» Exercise requirements
Search the material for the string "that" and copy each line where it occurs.
--- START ---
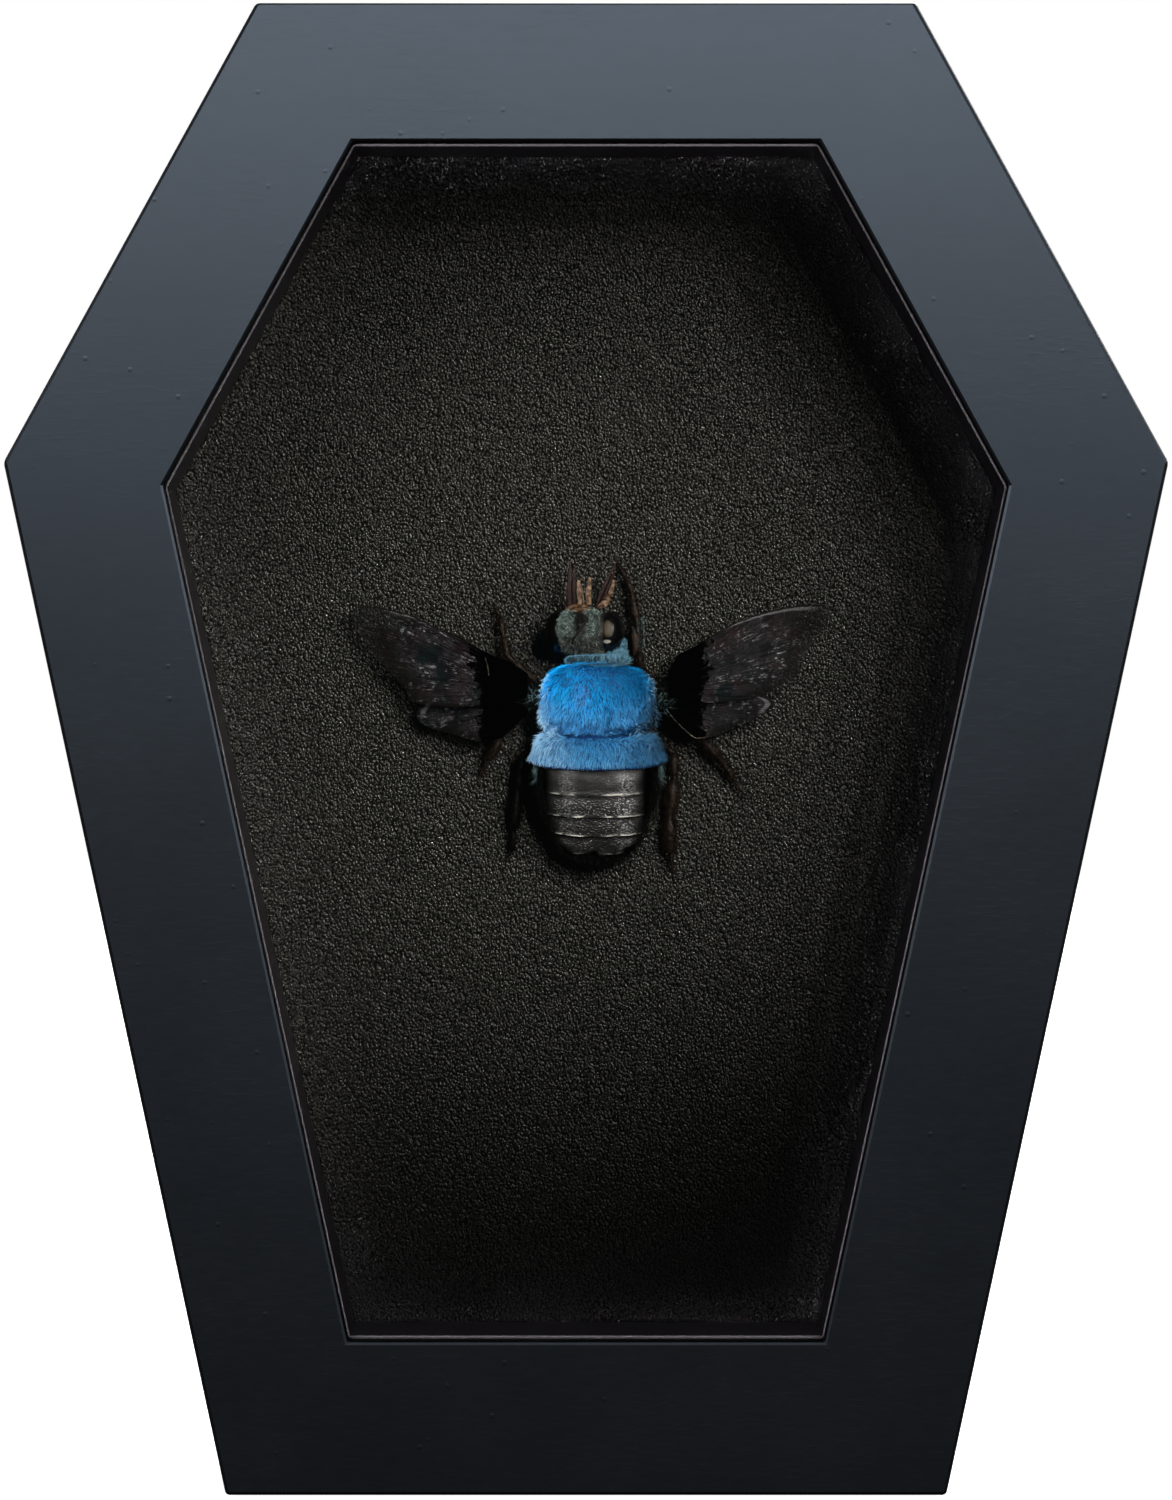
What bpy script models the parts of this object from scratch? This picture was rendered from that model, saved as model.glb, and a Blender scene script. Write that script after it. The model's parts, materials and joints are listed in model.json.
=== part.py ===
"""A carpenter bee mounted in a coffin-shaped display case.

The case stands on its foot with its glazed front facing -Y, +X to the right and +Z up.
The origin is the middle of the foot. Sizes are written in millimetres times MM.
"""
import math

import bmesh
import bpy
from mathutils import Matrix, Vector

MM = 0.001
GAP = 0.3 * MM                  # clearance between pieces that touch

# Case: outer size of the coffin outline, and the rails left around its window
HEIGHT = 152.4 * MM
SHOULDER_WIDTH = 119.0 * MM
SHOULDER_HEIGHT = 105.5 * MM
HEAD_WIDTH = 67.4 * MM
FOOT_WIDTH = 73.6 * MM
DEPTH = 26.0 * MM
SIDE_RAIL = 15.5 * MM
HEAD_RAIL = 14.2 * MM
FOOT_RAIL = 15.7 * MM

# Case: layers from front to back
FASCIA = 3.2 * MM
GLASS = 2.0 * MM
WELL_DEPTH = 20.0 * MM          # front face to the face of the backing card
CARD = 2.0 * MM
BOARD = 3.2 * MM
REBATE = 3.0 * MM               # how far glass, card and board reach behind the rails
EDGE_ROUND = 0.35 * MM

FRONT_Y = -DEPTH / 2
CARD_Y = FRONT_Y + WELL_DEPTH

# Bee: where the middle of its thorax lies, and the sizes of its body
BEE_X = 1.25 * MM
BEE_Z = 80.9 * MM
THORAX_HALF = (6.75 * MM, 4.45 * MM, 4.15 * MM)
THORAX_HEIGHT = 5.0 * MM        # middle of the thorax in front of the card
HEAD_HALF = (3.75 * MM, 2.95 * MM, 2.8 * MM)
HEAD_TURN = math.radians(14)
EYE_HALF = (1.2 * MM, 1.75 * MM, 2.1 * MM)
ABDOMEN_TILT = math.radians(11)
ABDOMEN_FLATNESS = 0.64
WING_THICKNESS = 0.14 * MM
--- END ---
--- START ---
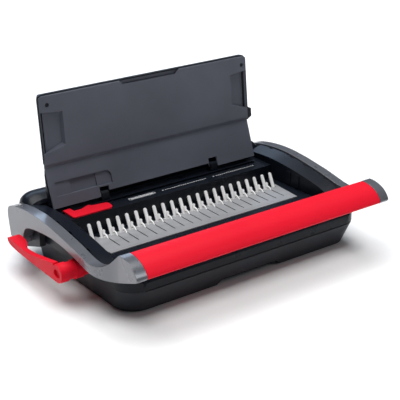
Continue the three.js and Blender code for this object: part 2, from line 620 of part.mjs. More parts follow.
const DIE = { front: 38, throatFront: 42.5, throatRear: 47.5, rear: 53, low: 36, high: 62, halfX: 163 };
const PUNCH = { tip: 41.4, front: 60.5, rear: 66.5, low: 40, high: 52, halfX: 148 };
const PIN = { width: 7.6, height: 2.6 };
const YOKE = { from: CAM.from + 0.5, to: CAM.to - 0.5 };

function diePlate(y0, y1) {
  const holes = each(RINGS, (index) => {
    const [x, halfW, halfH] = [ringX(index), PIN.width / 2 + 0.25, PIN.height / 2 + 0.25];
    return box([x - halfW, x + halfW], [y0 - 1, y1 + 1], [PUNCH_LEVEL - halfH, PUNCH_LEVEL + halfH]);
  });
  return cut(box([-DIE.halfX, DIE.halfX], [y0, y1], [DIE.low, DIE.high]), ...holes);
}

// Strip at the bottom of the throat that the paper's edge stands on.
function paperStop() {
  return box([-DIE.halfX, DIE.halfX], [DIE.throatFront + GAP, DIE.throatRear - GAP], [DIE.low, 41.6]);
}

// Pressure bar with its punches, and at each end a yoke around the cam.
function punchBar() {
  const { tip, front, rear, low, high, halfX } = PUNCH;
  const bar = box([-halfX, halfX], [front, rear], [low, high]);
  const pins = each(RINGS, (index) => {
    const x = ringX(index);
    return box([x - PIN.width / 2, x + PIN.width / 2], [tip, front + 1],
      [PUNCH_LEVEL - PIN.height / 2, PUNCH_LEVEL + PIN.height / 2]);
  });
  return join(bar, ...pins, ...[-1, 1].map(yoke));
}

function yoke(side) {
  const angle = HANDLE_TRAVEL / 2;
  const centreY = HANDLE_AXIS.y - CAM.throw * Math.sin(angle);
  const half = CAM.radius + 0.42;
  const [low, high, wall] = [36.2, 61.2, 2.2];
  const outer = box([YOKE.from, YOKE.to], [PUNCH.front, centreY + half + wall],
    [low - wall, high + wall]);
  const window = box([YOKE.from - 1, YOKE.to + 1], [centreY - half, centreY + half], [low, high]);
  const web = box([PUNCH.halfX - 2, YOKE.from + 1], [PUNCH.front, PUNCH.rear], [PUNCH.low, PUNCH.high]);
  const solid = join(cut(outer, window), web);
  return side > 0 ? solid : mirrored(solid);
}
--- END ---
» Written answer
What bpy script models the parts of this object from scratch? This picture was rendered from that model, saved as model.glb, and a Blender scene script. Write that script after it. The model's parts, materials and joints are listed in model.json.
GAP = 0.3 * MM                  # clearance between pieces that touch
// Strip at the bottom of the throat that the paper's edge stands on.